Les autres spectateurs apparaissent sous forme de silhouettes translucides, mais cela donne réellement l'impression de visiter une exposition et non d'être isolé dans une expérience individuelle. Il faut souvent se frayer un chemin pour mieux voir ou écouter un témoignage !

Un projet à la pointe de la technologie

L'idée du projet est venue à Karim Ben Khelifa en 2013, lors d'une présentation d'Oculus au MIT Media Lab. Il lui aura fallu quatre ans pour le mettre sur pied, avec un coût total estimé à 1,5 million d'euros. La partie technique a été réalisée par le studio parisien Emissive et a nécessité de son côté plus d'un an de travail. Elle représente environ un tiers du budget total. Une somme justifiée par l'innovation déployée pour le projet. Car The Enemy n'est ni une expérience statique, ni une expérience solitaire. Elle peut contenir jusqu'à 20 visiteurs simultanés, tous équipés de casques Oculus Rift et cohabitant dans le même espace de 160 m2. "Réunir autant d'utilisateurs dans une même expérience VR est une première mondiale à ma connaissance", se félicite Fabien Barati, le fondateur d'Emissive.

Le système de positionnement utilisé pour suivre les déplacements des visiteurs est constitué de 26 caméras Optitrack.

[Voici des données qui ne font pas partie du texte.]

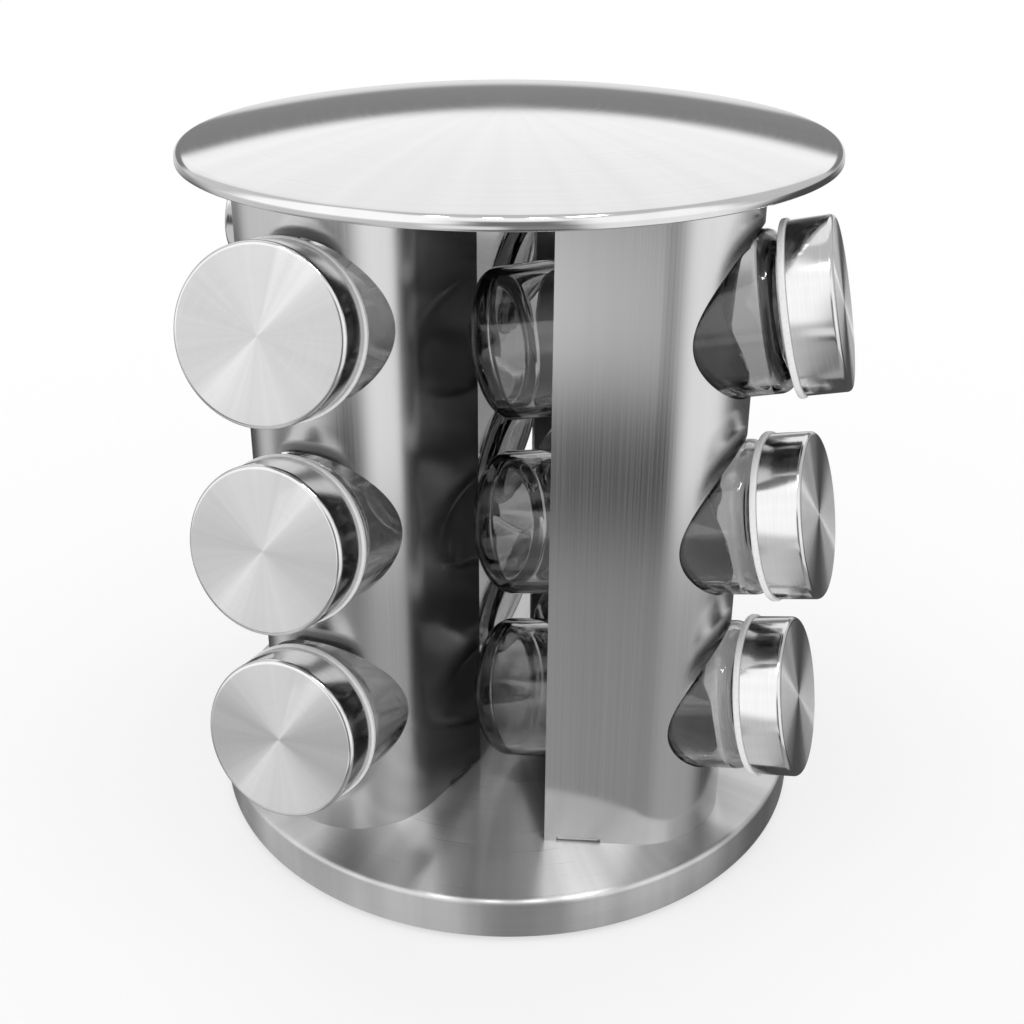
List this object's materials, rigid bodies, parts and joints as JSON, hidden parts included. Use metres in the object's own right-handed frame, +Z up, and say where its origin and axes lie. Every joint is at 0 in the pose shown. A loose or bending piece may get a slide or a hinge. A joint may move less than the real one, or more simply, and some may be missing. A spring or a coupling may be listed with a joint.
{
  "type": "rotating spice rack",
  "caption": "Free-standing rotating rack: bent-sheet columns on a turning base hold tilted glass jars with steel screw caps, under a shallow domed lid.",
  "frame": {"origin": "centre of the resting plane under the foot pads, on the rack's turning axis", "axes": "+Z up along the turning axis; +X out through the right column's side, -Y out through the front's"},
  "size_m": [0.2086, 0.2086, 0.2177],
  "materials": {
    "brushed_steel": "fine brushed",
    "polished_steel": "polished",
    "satin_steel": "satin",
    "inner_steel": "dull mill finish",
    "clear_glass": "clear, thick walled",
    "white_plastic": "glossy",
    "natural_plastic": "matte",
    "black_rubber": "matte"
  },
  "bodies": {
    "foot": {"foot_pads": "black_rubber", "foot_plate": "inner_steel", "lower_race": "inner_steel", "pivot_pin": "inner_steel", "pivot_clip": "inner_steel"},
    "ball_ring": {"bearing_balls": "polished_steel", "ball_cage": "natural_plastic"},
    "rotor": {"upper_race": "inner_steel", "turntable_plate": "inner_steel", "plate_studs": "inner_steel", "plate_spacers": "inner_steel", "plate_nuts": "inner_steel", "base_cover": "satin_steel", "column_right": "brushed_steel", "column_back": "brushed_steel", "column_left": "brushed_steel", "column_front": "brushed_steel", "base_rivets": "inner_steel", "top_plate": "inner_steel", "top_rivets": "inner_steel", "lid_shell": "polished_steel"},
    "jar_right_top": {"jar_right_top": "clear_glass"},
    "cap_right_top": {"liner_right_top": "white_plastic", "cap_right_top": "polished_steel"},
    "jar_right_middle": {"jar_right_middle": "clear_glass"},
    "cap_right_middle": {"liner_right_middle": "white_plastic", "cap_right_middle": "polished_steel"},
    "jar_right_bottom": {"jar_right_bottom": "clear_glass"},
    "cap_right_bottom": {"liner_right_bottom": "white_plastic", "cap_right_bottom": "polished_steel"},
    "jar_back_top": {"jar_back_top": "clear_glass"},
    "cap_back_top": {"liner_back_top": "white_plastic", "cap_back_top": "polished_steel"},
    "jar_back_middle": {"jar_back_middle": "clear_glass"},
    "cap_back_middle": {"liner_back_middle": "white_plastic", "cap_back_middle": "polished_steel"},
    "jar_back_bottom": {"jar_back_bottom": "clear_glass"},
    "cap_back_bottom": {"liner_back_bottom": "white_plastic", "cap_back_bottom": "polished_steel"},
    "jar_left_top": {"jar_left_top": "clear_glass"},
    "cap_left_top": {"liner_left_top": "white_plastic", "cap_left_top": "polished_steel"},
    "jar_left_middle": {"jar_left_middle": "clear_glass"},
    "cap_left_middle": {"liner_left_middle": "white_plastic", "cap_left_middle": "polished_steel"},
    "jar_left_bottom": {"jar_left_bottom": "clear_glass"},
    "cap_left_bottom": {"liner_left_bottom": "white_plastic", "cap_left_bottom": "polished_steel"},
    "jar_front_top": {"jar_front_top": "clear_glass"},
    "cap_front_top": {"liner_front_top": "white_plastic", "cap_front_top": "polished_steel"},
    "jar_front_middle": {"jar_front_middle": "clear_glass"},
    "cap_front_middle": {"liner_front_middle": "white_plastic", "cap_front_middle": "polished_steel"},
    "jar_front_bottom": {"jar_front_bottom": "clear_glass"},
    "cap_front_bottom": {"liner_front_bottom": "white_plastic", "cap_front_bottom": "polished_steel"}
  },
  "joints": [
    {"name": "rack_spin", "type": "hinge", "parent": "foot", "child": "rotor", "pos_m": [0, 0, 0], "axis": [0, 0, 1], "continuous": true},
    {"name": "ball_ring_roll", "type": "hinge", "parent": "foot", "child": "ball_ring", "pos_m": [0, 0, 0], "axis": [0, 0, 1], "continuous": true},
    {"name": "jar_right_top_slide", "type": "slide", "parent": "rotor", "child": "jar_right_top", "axis": [0.9742, 0.0425, 0.2215], "range_m": [0, 0.08]},
    {"name": "cap_right_top_turn", "type": "hinge", "parent": "jar_right_top", "child": "cap_right_top", "pos_m": [0.09918, -0.02881, 0.17776], "axis": [0.9742, 0.0425, 0.2215], "range_deg": [0, 360]},
    {"name": "jar_right_middle_slide", "type": "slide", "parent": "rotor", "child": "jar_right_middle", "axis": [0.9734, -0.0578, 0.2215], "range_m": [0, 0.08]},
    {"name": "cap_right_middle_turn", "type": "hinge", "parent": "jar_right_middle", "child": "cap_right_middle", "pos_m": [0.09916, -0.03233, 0.11926], "axis": [0.9734, -0.0578, 0.2215], "range_deg": [0, 360]},
    {"name": "jar_right_bottom_slide", "type": "slide", "parent": "rotor", "child": "jar_right_bottom", "axis": [0.9736, -0.0544, 0.2215], "range_m": [0, 0.08]},
    {"name": "cap_right_bottom_turn", "type": "hinge", "parent": "jar_right_bottom", "child": "cap_right_bottom", "pos_m": [0.09916, -0.03221, 0.06076], "axis": [0.9736, -0.0544, 0.2215], "range_deg": [0, 360]},
    {"name": "jar_back_top_slide", "type": "slide", "parent": "rotor", "child": "jar_back_top", "axis": [-0.0425, 0.9742, 0.2215], "range_m": [0, 0.08]},
    {"name": "cap_back_top_turn", "type": "hinge", "parent": "jar_back_top", "child": "cap_back_top", "pos_m": [0.02881, 0.09918, 0.17776], "axis": [-0.0425, 0.9742, 0.2215], "range_deg": [0, 360]},
    {"name": "jar_back_middle_slide", "type": "slide", "parent": "rotor", "child": "jar_back_middle", "axis": [0.0578, 0.9734, 0.2215], "range_m": [0, 0.08]},
    {"name": "cap_back_middle_turn", "type": "hinge", "parent": "jar_back_middle", "child": "cap_back_middle", "pos_m": [0.03233, 0.09916, 0.11926], "axis": [0.0578, 0.9734, 0.2215], "range_deg": [0, 360]},
    {"name": "jar_back_bottom_slide", "type": "slide", "parent": "rotor", "child": "jar_back_bottom", "axis": [0.0544, 0.9736, 0.2215], "range_m": [0, 0.08]},
    {"name": "cap_back_bottom_turn", "type": "hinge", "parent": "jar_back_bottom", "child": "cap_back_bottom", "pos_m": [0.03221, 0.09916, 0.06076], "axis": [0.0544, 0.9736, 0.2215], "range_deg": [0, 360]},
    {"name": "jar_left_top_slide", "type": "slide", "parent": "rotor", "child": "jar_left_top", "axis": [-0.9742, -0.0425, 0.2215], "range_m": [0, 0.08]},
    {"name": "cap_left_top_turn", "type": "hinge", "parent": "jar_left_top", "child": "cap_left_top", "pos_m": [-0.09918, 0.02881, 0.17776], "axis": [-0.9742, -0.0425, 0.2215], "range_deg": [0, 360]},
    {"name": "jar_left_middle_slide", "type": "slide", "parent": "rotor", "child": "jar_left_middle", "axis": [-0.9734, 0.0578, 0.2215], "range_m": [0, 0.08]},
    {"name": "cap_left_middle_turn", "type": "hinge", "parent": "jar_left_middle", "child": "cap_left_middle", "pos_m": [-0.09916, 0.03233, 0.11926], "axis": [-0.9734, 0.0578, 0.2215], "range_deg": [0, 360]},
    {"name": "jar_left_bottom_slide", "type": "slide", "parent": "rotor", "child": "jar_left_bottom", "axis": [-0.9736, 0.0544, 0.2215], "range_m": [0, 0.08]},
    {"name": "cap_left_bottom_turn", "type": "hinge", "parent": "jar_left_bottom", "child": "cap_left_bottom", "pos_m": [-0.09916, 0.03221, 0.06076], "axis": [-0.9736, 0.0544, 0.2215], "range_deg": [0, 360]},
    {"name": "jar_front_top_slide", "type": "slide", "parent": "rotor", "child": "jar_front_top", "axis": [0.0425, -0.9742, 0.2215], "range_m": [0, 0.08]},
    {"name": "cap_front_top_turn", "type": "hinge", "parent": "jar_front_top", "child": "cap_front_top", "pos_m": [-0.02881, -0.09918, 0.17776], "axis": [0.0425, -0.9742, 0.2215], "range_deg": [0, 360]},
    {"name": "jar_front_middle_slide", "type": "slide", "parent": "rotor", "child": "jar_front_middle", "axis": [-0.0578, -0.9734, 0.2215], "range_m": [0, 0.08]},
    {"name": "cap_front_middle_turn", "type": "hinge", "parent": "jar_front_middle", "child": "cap_front_middle", "pos_m": [-0.03233, -0.09916, 0.11926], "axis": [-0.0578, -0.9734, 0.2215], "range_deg": [0, 360]},
    {"name": "jar_front_bottom_slide", "type": "slide", "parent": "rotor", "child": "jar_front_bottom", "axis": [-0.0544, -0.9736, 0.2215], "range_m": [0, 0.08]},
    {"name": "cap_front_bottom_turn", "type": "hinge", "parent": "jar_front_bottom", "child": "cap_front_bottom", "pos_m": [-0.03221, -0.09916, 0.06076], "axis": [-0.0544, -0.9736, 0.2215], "range_deg": [0, 360]}
  ],
  "couplings": [
    {"joint": "ball_ring_roll", "follows": "rack_spin", "ratio": 0.5}
  ]
}
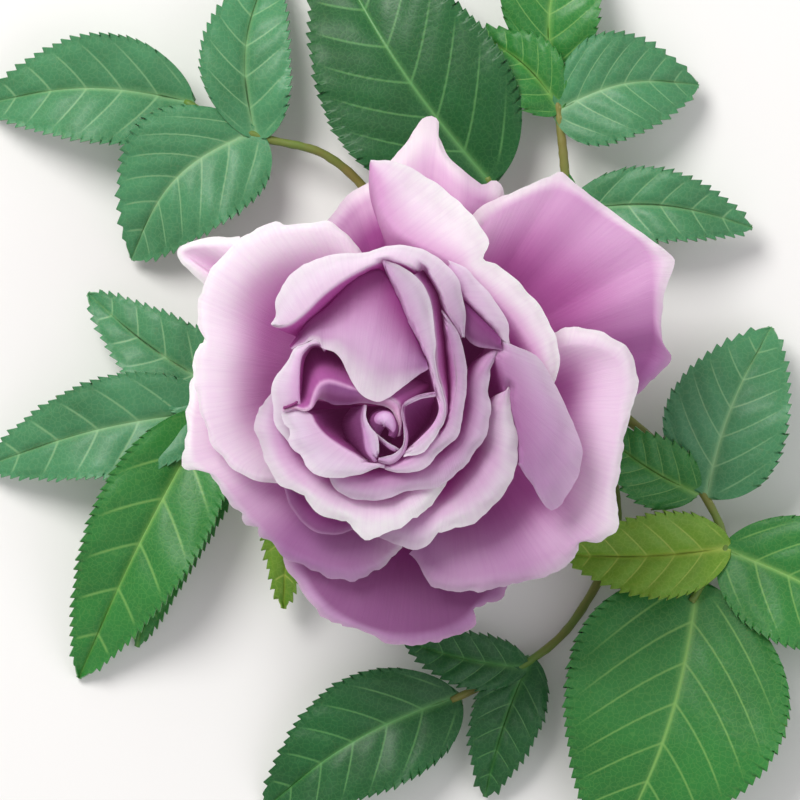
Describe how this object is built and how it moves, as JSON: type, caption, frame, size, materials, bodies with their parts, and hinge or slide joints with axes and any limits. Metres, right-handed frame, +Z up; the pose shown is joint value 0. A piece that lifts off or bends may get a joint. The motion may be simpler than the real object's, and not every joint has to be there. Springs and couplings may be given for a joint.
{
  "type": "shrub rose flowering shoot",
  "caption": "Cut shoot of a shrub rose lying down: an open lilac bloom of layered petals facing up, its hip and sepals, a short stem and compound leaves.",
  "frame": {"origin": "middle of the box that holds the shoot, on the floor it lies on", "axes": "+Z up from the floor, the way the bloom faces; +Y towards the upper leaves; +X towards the stem's cut end"},
  "size_m": [0.1916, 0.1938, 0.0778],
  "materials": {
    "petal": "silky, soft and slightly translucent petal",
    "calyx": "smooth matte green",
    "stem": "smooth green bark",
    "leaf": "satin green leaf with raised veins"
  },
  "bodies": {
    "root": {"bloom_heart": "petal", "petal_small_wall": "petal", "petal_band_low": "petal", "petal_ring_low_left": "petal", "petal_tongue_right": "petal", "petal_band_lower_right": "petal", "petal_small_fold": "petal", "petal_blade_right": "petal", "petal_cheek_left": "petal", "petal_guard_lower_right": "petal", "petal_guard_left_low": "petal", "petal_guard_upper_right": "petal", "petal_guard_top": "petal", "petal_guard_left_tip": "petal", "petal_guard_bottom": "petal", "hip": "calyx", "sepal_1": "calyx", "sepal_2": "calyx", "sepal_3": "calyx", "sepal_4": "calyx", "sepal_5": "calyx", "stem": "stem", "leaf_right": "leaf", "leaf_bottom": "leaf", "leaf_left": "leaf", "leaf_upper_left": "leaf", "leaf_top": "leaf", "leaf_upper_right": "leaf"}
  },
  "joints": []
}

Les visiteurs doivent également enfiler un ordinateur-sac à dos VR One, conçu spécifiquement pour la réalité virtuelle par le constructeur MSI. Côté logiciel, l'expérience est conçue sur le moteur Unity et les protagonistes ont chacun été reconstitués fidèlement à partir de plusieurs centaines de clichés pris par Karim Ben Khelifa. Le résultat est visuellement à la pointe de ce qui se fait actuellement.

Une expérience personnalisée

Le MIT est également partenaire de l'exposition. Des techniques neurocognitives ont été appliquées à l'expérience pour tenter de renforcer l'implication des visiteurs. Chacun d'entre eux doit remplir un questionnaire sur tablette pour donner sa position sur chaque conflit avant d'entrer. Ces réponses impactent l'expérience, par exemple en rendant certains des interviewés plus méfiants si le visiteur s'approche trop de lui, comme s'ils craignaient de se faire attaquer.

Autre exemple : si quelqu'un se montre distrait ou ne prend pas les témoignages des combattants au sérieux, la salle s'assombrit pour le refléter. Si, au contraire, il réagit avec enthousiasme ou hostilité envers un témoignage, l'application le prend en compte et cela impacte la dernière partie de l'expérience. Dans cette dernière étape, justement, le spectateur est amené dans une pièce au centre de laquelle se trouve un miroir. L'image renvoyée est celle du combattant auquel il s'est le plus identifié. Son ennemi dans le conflit qui les oppose sort alors de derrière un rideau, et lui délivre un message soulignant à quel point ils ne sont au final pas si différents. L'immersion fournie par la réalité virtuelle renforce l'impact de ce message, même en n'étant pas personnellement touché par ces conflits.

Vidéo "The Enemy"

Après Paris, The Enemy partira en tournée internationale. Elle sera d'abord exposée à Tel Aviv, puis à Montréal, avant d'autres destinations potentielles.